MINT Heroine of the Month – Lise Meitner
Lise Meitner's life and work are a significant example of the challenges and achievements of women in science. Her contribution to physics has had a lasting impact on the scientific world.
Lise Meitner (born 1878 in Vienna) was an Austrian nuclear physicist.
She was one of the first women to study physics at the University of Vienna and received her doctorate in physics in 1906, the second woman to do so.
In 1907, a decades-long collaboration with the chemist Otto Hahn began in Berlin.
In 1938, Meitner and her nephew Otto Robert Frisch discovered the physical principle of nuclear fission, based on experiments by Otto Hahn and Fritz Strassmann.

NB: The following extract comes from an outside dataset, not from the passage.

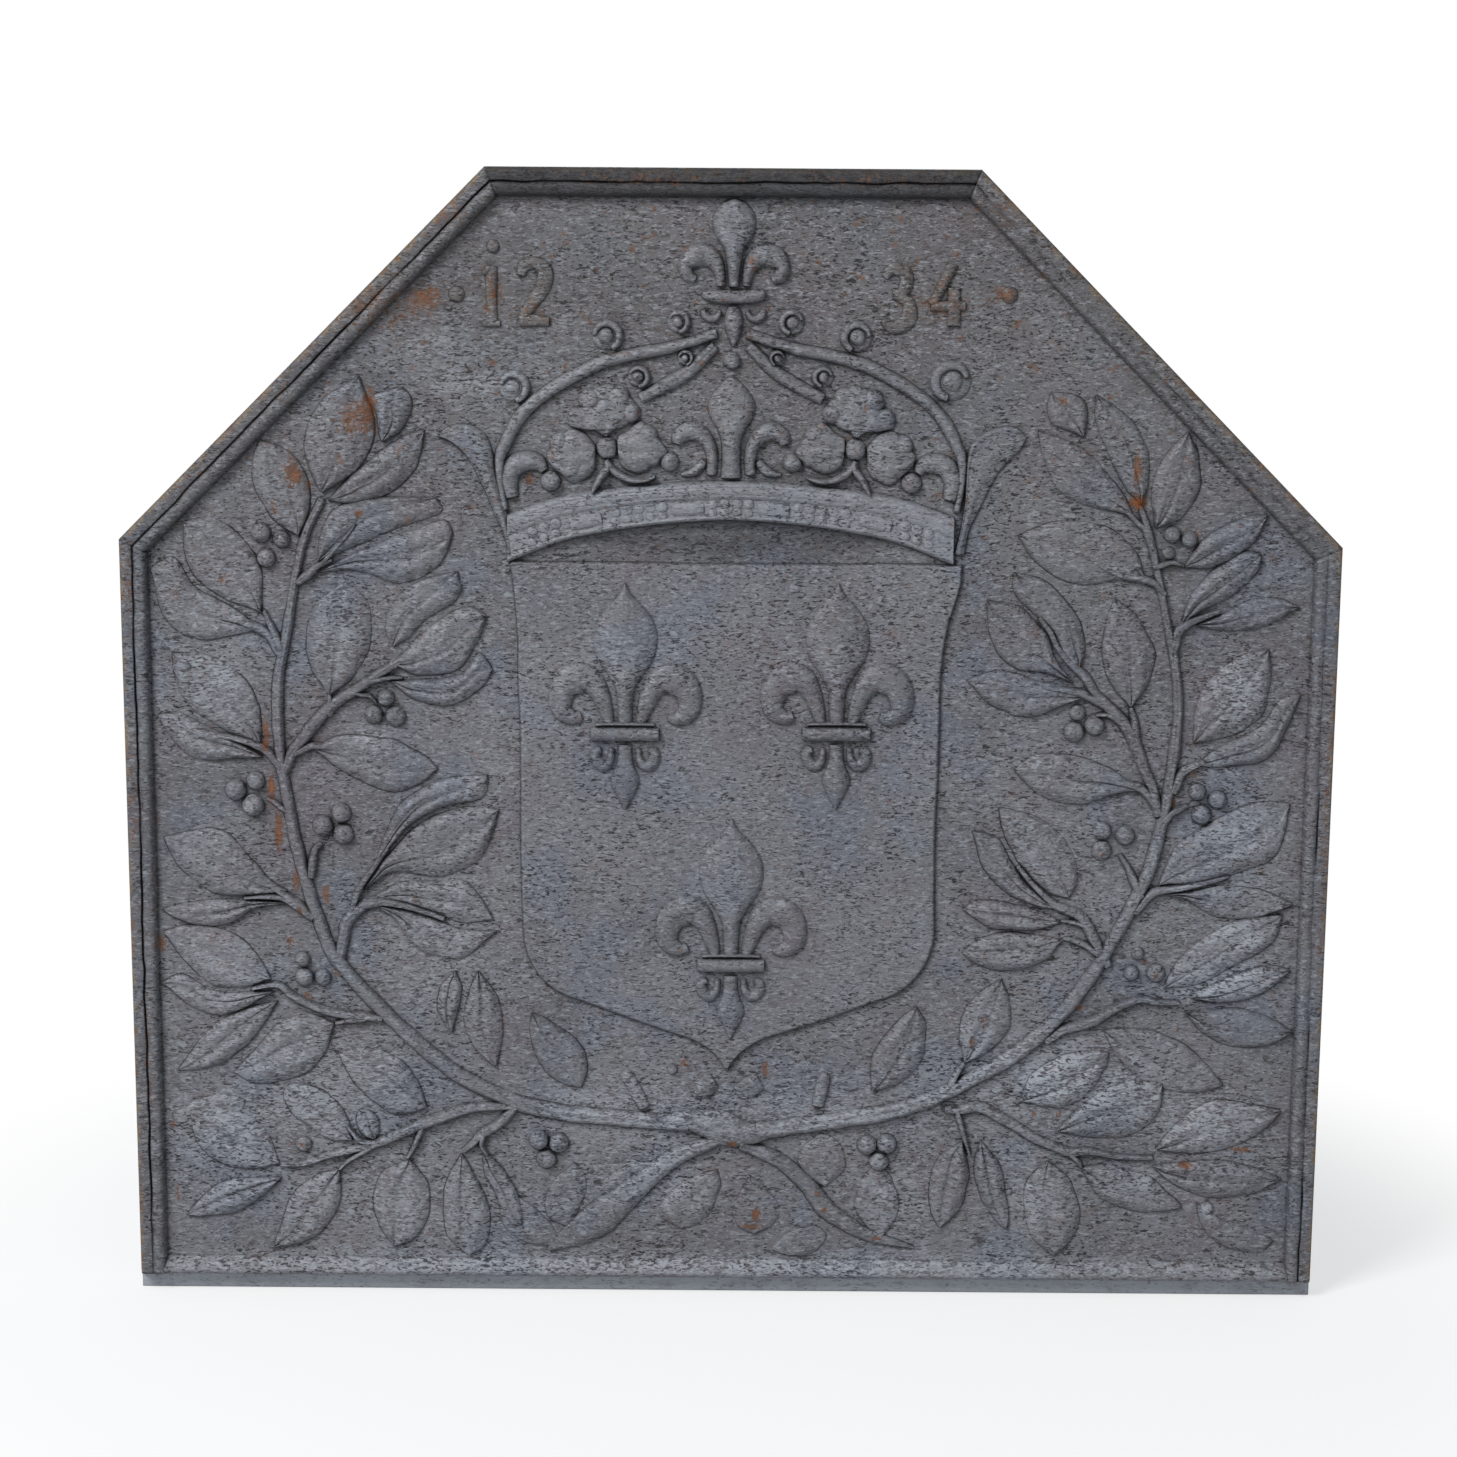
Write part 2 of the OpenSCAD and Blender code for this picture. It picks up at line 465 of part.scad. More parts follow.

Despite her crucial role in the discovery of nuclear fission, she was overlooked for the 1944 Nobel Prize, which was awarded solely to Otto Hahn.
Because of her Jewish origins, Meitner had to flee Nazi Germany in 1938. She emigrated to Sweden, where she worked at the Nobel Institute for Physics in Stockholm.
Lise Meitner received many honors and awards, including the Enrico Fermi Prize in 1966, and several schools and institutions were named after her.
The chemical element meitnerium (Mt), with atomic number 109, was named in her honor.